---------- Dataset content ----------

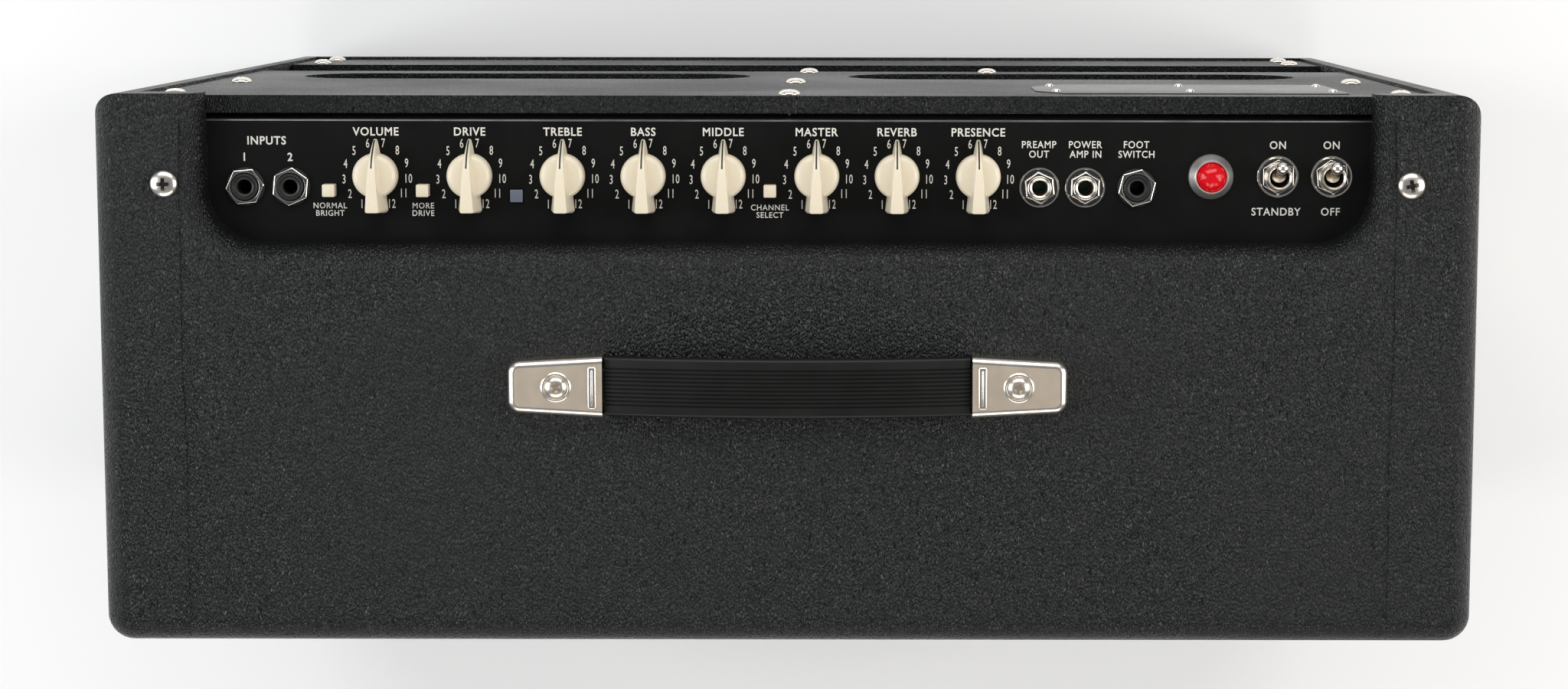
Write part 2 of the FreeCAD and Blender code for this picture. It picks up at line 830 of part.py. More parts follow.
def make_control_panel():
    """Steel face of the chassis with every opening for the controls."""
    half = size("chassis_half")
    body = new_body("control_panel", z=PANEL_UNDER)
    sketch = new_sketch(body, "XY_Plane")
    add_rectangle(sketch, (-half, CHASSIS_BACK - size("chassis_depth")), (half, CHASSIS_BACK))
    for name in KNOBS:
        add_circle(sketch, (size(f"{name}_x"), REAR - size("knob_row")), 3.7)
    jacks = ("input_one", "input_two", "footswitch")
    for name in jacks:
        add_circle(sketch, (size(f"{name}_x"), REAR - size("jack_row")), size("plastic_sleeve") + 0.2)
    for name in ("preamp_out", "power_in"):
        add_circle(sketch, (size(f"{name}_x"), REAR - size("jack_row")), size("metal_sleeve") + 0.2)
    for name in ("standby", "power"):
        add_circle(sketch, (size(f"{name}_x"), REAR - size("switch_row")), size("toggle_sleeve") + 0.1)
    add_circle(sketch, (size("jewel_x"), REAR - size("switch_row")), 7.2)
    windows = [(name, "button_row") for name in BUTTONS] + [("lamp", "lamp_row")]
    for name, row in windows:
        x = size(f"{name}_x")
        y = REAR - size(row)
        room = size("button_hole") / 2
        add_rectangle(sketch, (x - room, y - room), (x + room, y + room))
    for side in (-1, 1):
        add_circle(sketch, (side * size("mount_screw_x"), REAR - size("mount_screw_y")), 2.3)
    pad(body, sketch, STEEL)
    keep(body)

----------

Written instruction: Repeat the listing exactly, from its first line to its last.

Complete response:
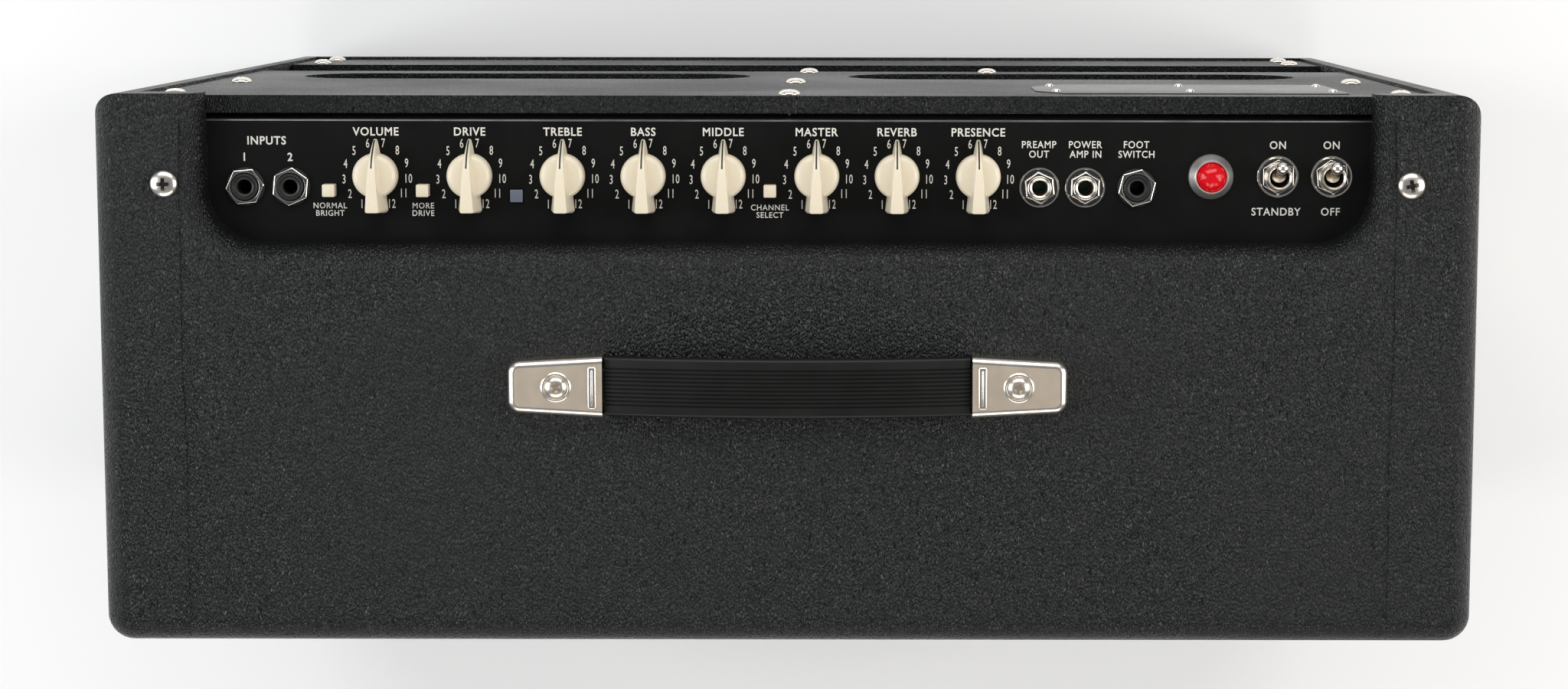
Write part 2 of the FreeCAD and Blender code for this picture. It picks up at line 830 of part.py. More parts follow.
def make_control_panel():
    """Steel face of the chassis with every opening for the controls."""
    half = size("chassis_half")
    body = new_body("control_panel", z=PANEL_UNDER)
    sketch = new_sketch(body, "XY_Plane")
    add_rectangle(sketch, (-half, CHASSIS_BACK - size("chassis_depth")), (half, CHASSIS_BACK))
    for name in KNOBS:
        add_circle(sketch, (size(f"{name}_x"), REAR - size("knob_row")), 3.7)
    jacks = ("input_one", "input_two", "footswitch")
    for name in jacks:
        add_circle(sketch, (size(f"{name}_x"), REAR - size("jack_row")), size("plastic_sleeve") + 0.2)
    for name in ("preamp_out", "power_in"):
        add_circle(sketch, (size(f"{name}_x"), REAR - size("jack_row")), size("metal_sleeve") + 0.2)
    for name in ("standby", "power"):
        add_circle(sketch, (size(f"{name}_x"), REAR - size("switch_row")), size("toggle_sleeve") + 0.1)
    add_circle(sketch, (size("jewel_x"), REAR - size("switch_row")), 7.2)
    windows = [(name, "button_row") for name in BUTTONS] + [("lamp", "lamp_row")]
    for name, row in windows:
        x = size(f"{name}_x")
        y = REAR - size(row)
        room = size("button_hole") / 2
        add_rectangle(sketch, (x - room, y - room), (x + room, y + room))
    for side in (-1, 1):
        add_circle(sketch, (side * size("mount_screw_x"), REAR - size("mount_screw_y")), 2.3)
    pad(body, sketch, STEEL)
    keep(body)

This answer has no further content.